Sodexo overhauls menus, incorporates technology and gets residents involved at Simpson Senior Services.

Jennifer Crain

January 28, 2022

4 Min Read
Simpson, holiday table display 2.jpeg
Sodexo launched its partnership with Simpson Senior Services over the holidays.Sodexo

It would be daunting any time of year to launch a new dining program for a 700-resident senior dining program that partnered with another provider for the previous 17 years. But debuting new dining services during the holidays was especially nerve-racking.

Carol McKinley, president and CEO of Pennsylvania-based Simpson Senior Services says that didn’t seem to faze Sodexo. “They came in a week before Thanksgiving and knocked it out of the park,” she says. “Residents had nothing but positive things to share about the presentation, the food quality, the service. That's big: to be able to change a partnership like that and have it come out so stunningly.”

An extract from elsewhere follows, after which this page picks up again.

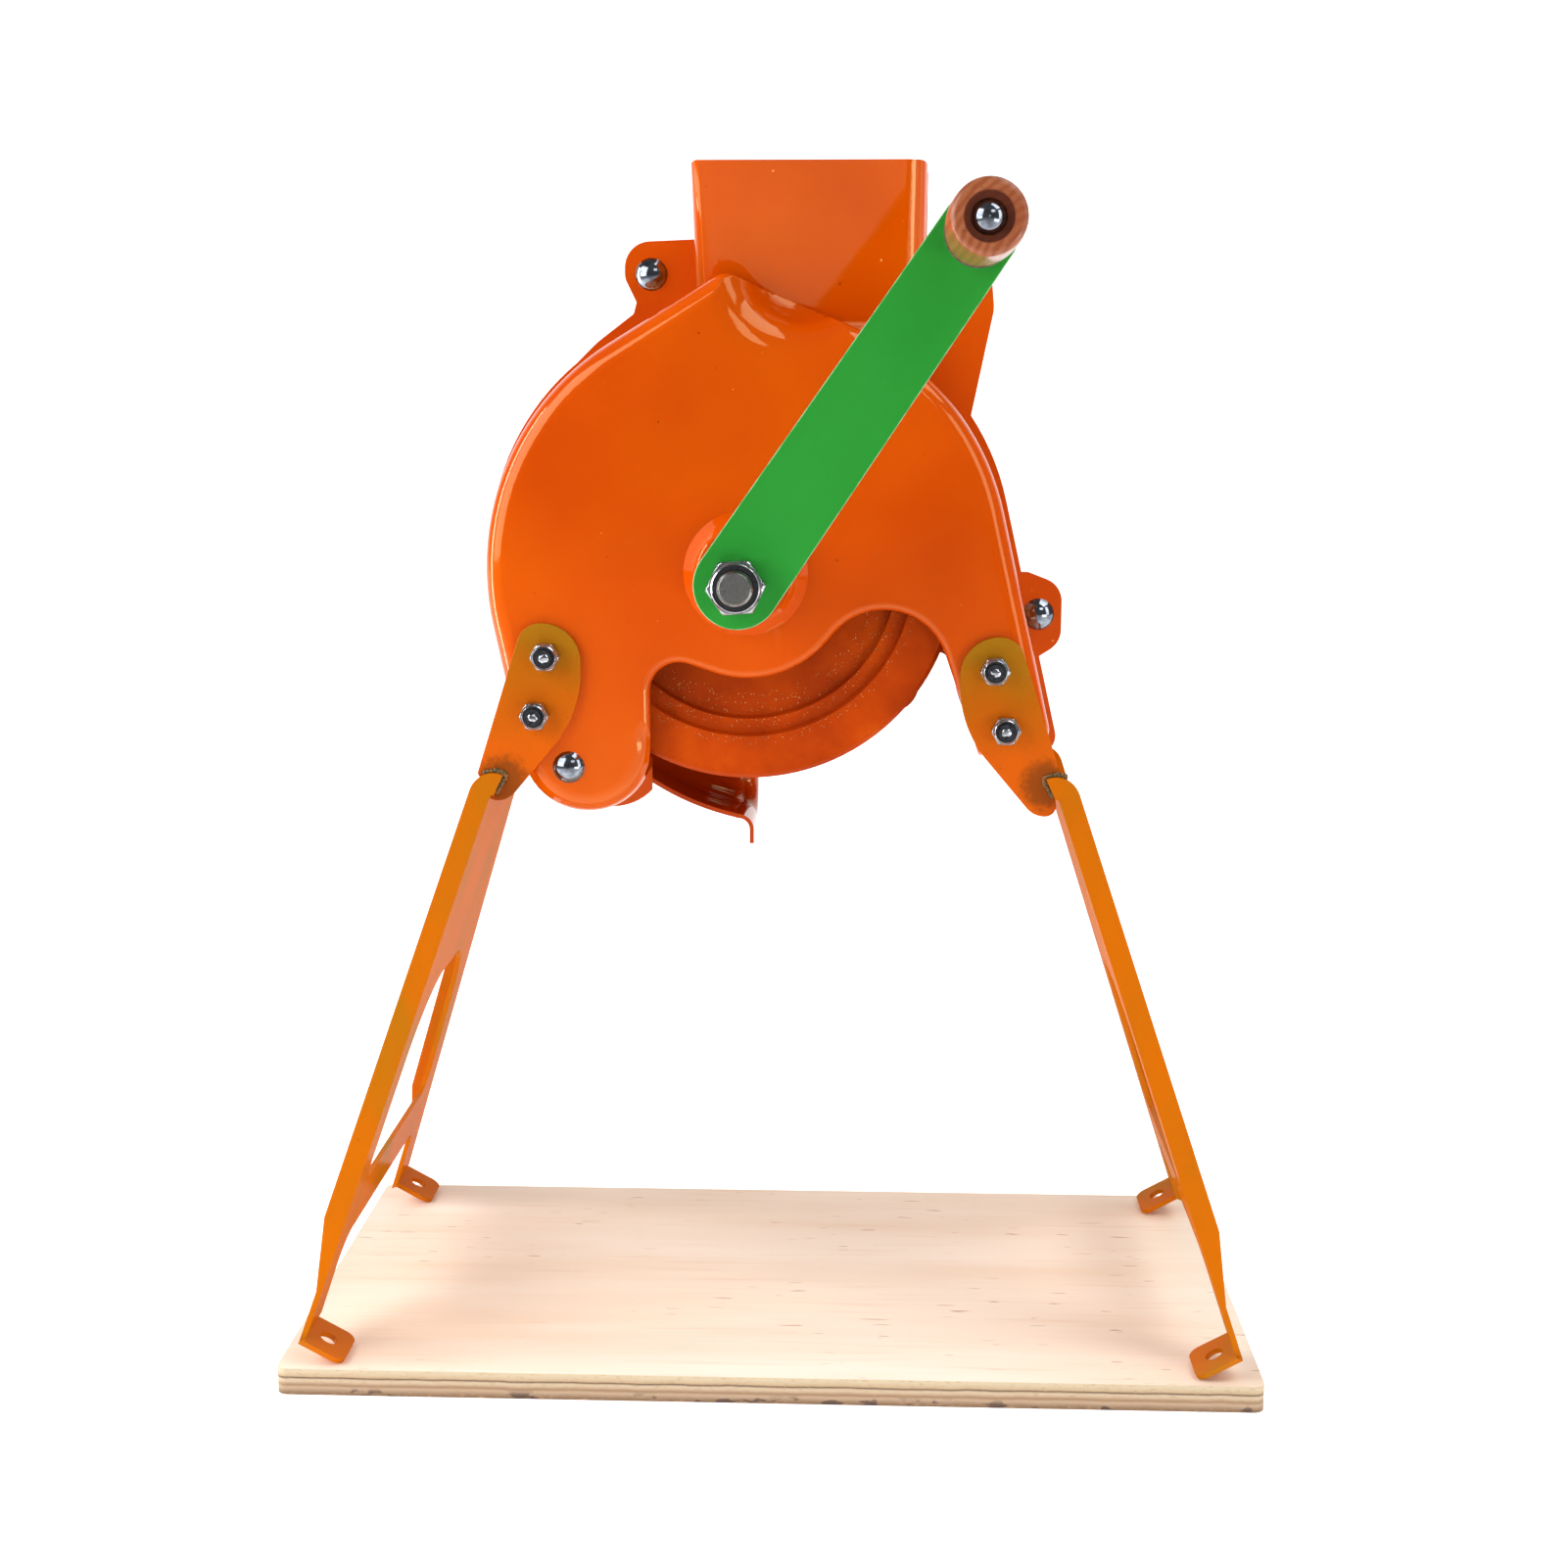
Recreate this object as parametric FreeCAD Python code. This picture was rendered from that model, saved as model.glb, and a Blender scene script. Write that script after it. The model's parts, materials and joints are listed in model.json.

Gregory Blumenthal, Sodexo district manager, says the holiday meals, beginning with a full Thanksgiving menu, went so well because they listened to residents at all three Simpson locations and accommodated their needs. Based on a comment from one resident, for instance, the team added macaroni and cheese to the menu, even though the dish wasn’t in the original lineup. The resident was thrilled. And the dish was popular.

Blumenthal says they aim to run “the best restaurant in town” and are reaching for that goal by encouraging resident feedback and involvement in the dining program.

A number of residents sit on a dining enhancement committee that’s focused on making resident dining experiences better by sharing ideas for future meals. “Our residents have a lifetime of eating experiences,” Blumenthal says, noting that the committee helps the dining team capture that talent and enthusiasm. “I want them to know they're part of a team.”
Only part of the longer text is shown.